* **Set problem**
Reproduce each line of the material precisely.

* **Supplied material**
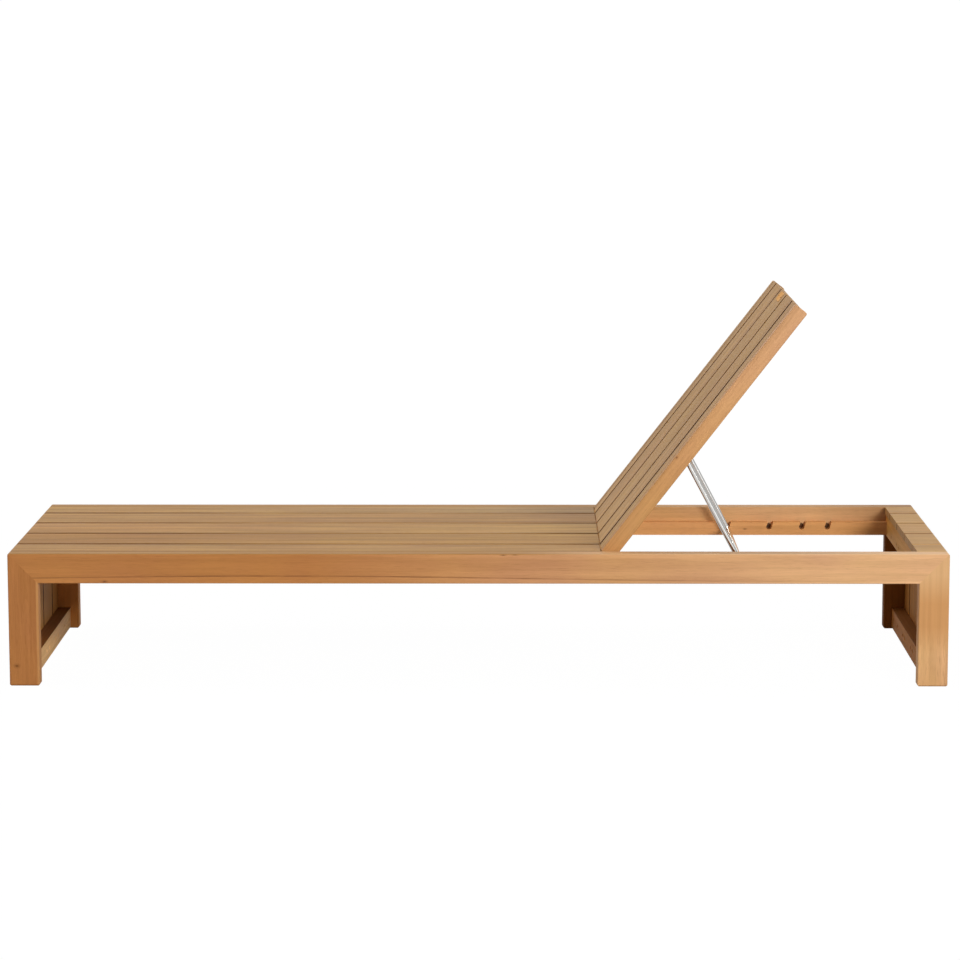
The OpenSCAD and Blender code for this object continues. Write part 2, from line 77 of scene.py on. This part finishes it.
def pale_surround(tree, lit, output, seen_share, gloss_share):
    """Shows white to the camera and to gloss, each by its share, over what the lamps light."""
    path = add_node(tree, "ShaderNodeLightPath")
    white = add_node(tree, "ShaderNodeEmission", Color=(1, 1, 1, 1), Strength=1.02)
    parts = []
    for ray, share in (("Is Camera Ray", seen_share), ("Is Transmission Ray", seen_share),
                       ("Is Glossy Ray", gloss_share)):
        part = add_node(tree, "ShaderNodeMath", operation="MULTIPLY")
        tree.links.new(path.outputs[ray], part.inputs[0])
        if isinstance(share, float):
            part.inputs[1].default_value = share
        else:
            tree.links.new(share, part.inputs[1])
        parts.append(part.outputs[0])
    whiteness = parts[0]
    for part in parts[1:]:
        larger = add_node(tree, "ShaderNodeMath", operation="MAXIMUM")
        tree.links.new(whiteness, larger.inputs[0])
        tree.links.new(part, larger.inputs[1])
        whiteness = larger.outputs[0]
    both = add_node(tree, "ShaderNodeMixShader")
    tree.links.new(whiteness, both.inputs["Fac"])
    tree.links.new(lit, both.inputs[1])
    tree.links.new(white.outputs[0], both.inputs[2])
    tree.links.new(both.outputs[0], output)


floor_size, floor_level = 60, -0.0005
bpy.ops.object.select_all(action="DESELECT")
bpy.ops.mesh.primitive_plane_add(size=floor_size, location=(0, 0, floor_level))
floor = bpy.context.object
floor.name = "floor"
bpy.ops.object.transform_apply(location=True, rotation=True, scale=True)
floor_paint = bpy.data.materials.new("pale_floor")
floor_paint.use_nodes = True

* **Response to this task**
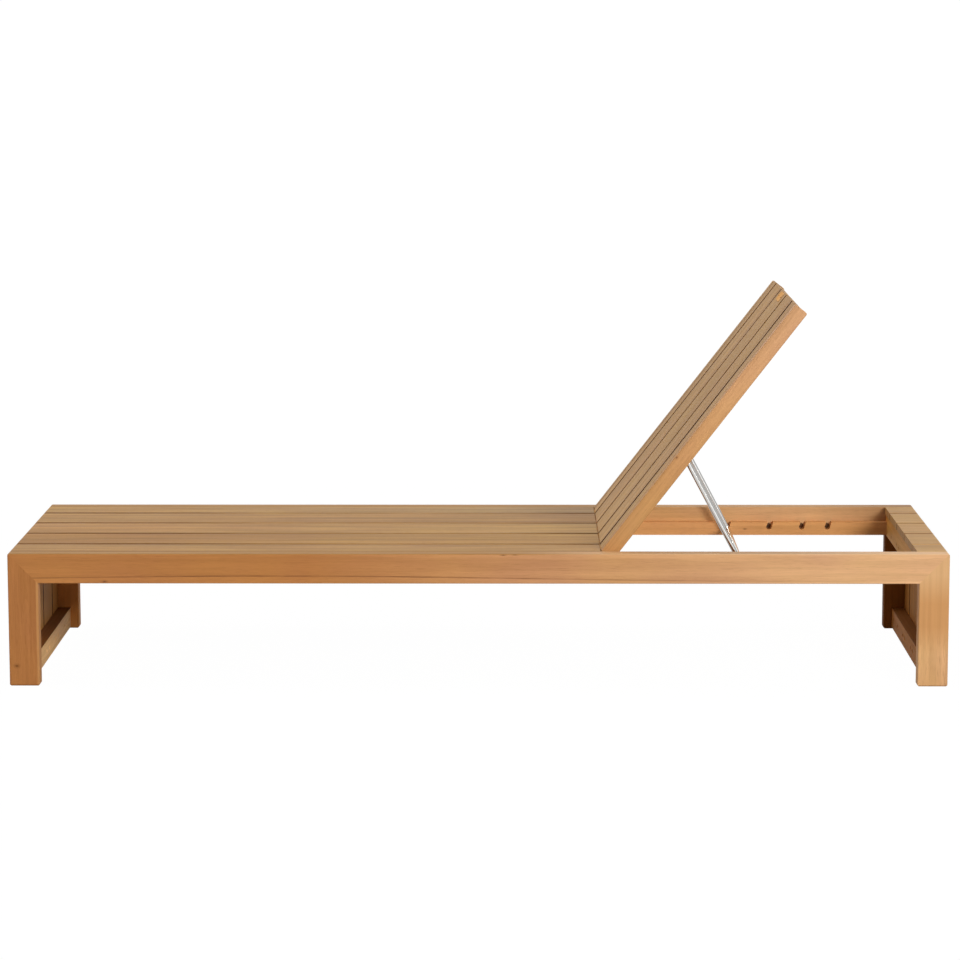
The OpenSCAD and Blender code for this object continues. Write part 2, from line 77 of scene.py on. This part finishes it.
def pale_surround(tree, lit, output, seen_share, gloss_share):
    """Shows white to the camera and to gloss, each by its share, over what the lamps light."""
    path = add_node(tree, "ShaderNodeLightPath")
    white = add_node(tree, "ShaderNodeEmission", Color=(1, 1, 1, 1), Strength=1.02)
    parts = []
    for ray, share in (("Is Camera Ray", seen_share), ("Is Transmission Ray", seen_share),
                       ("Is Glossy Ray", gloss_share)):
        part = add_node(tree, "ShaderNodeMath", operation="MULTIPLY")
        tree.links.new(path.outputs[ray], part.inputs[0])
        if isinstance(share, float):
            part.inputs[1].default_value = share
        else:
            tree.links.new(share, part.inputs[1])
        parts.append(part.outputs[0])
    whiteness = parts[0]
    for part in parts[1:]:
        larger = add_node(tree, "ShaderNodeMath", operation="MAXIMUM")
        tree.links.new(whiteness, larger.inputs[0])
        tree.links.new(part, larger.inputs[1])
        whiteness = larger.outputs[0]
    both = add_node(tree, "ShaderNodeMixShader")
    tree.links.new(whiteness, both.inputs["Fac"])
    tree.links.new(lit, both.inputs[1])
    tree.links.new(white.outputs[0], both.inputs[2])
    tree.links.new(both.outputs[0], output)


floor_size, floor_level = 60, -0.0005
bpy.ops.object.select_all(action="DESELECT")
bpy.ops.mesh.primitive_plane_add(size=floor_size, location=(0, 0, floor_level))
floor = bpy.context.object
floor.name = "floor"
bpy.ops.object.transform_apply(location=True, rotation=True, scale=True)
floor_paint = bpy.data.materials.new("pale_floor")
floor_paint.use_nodes = True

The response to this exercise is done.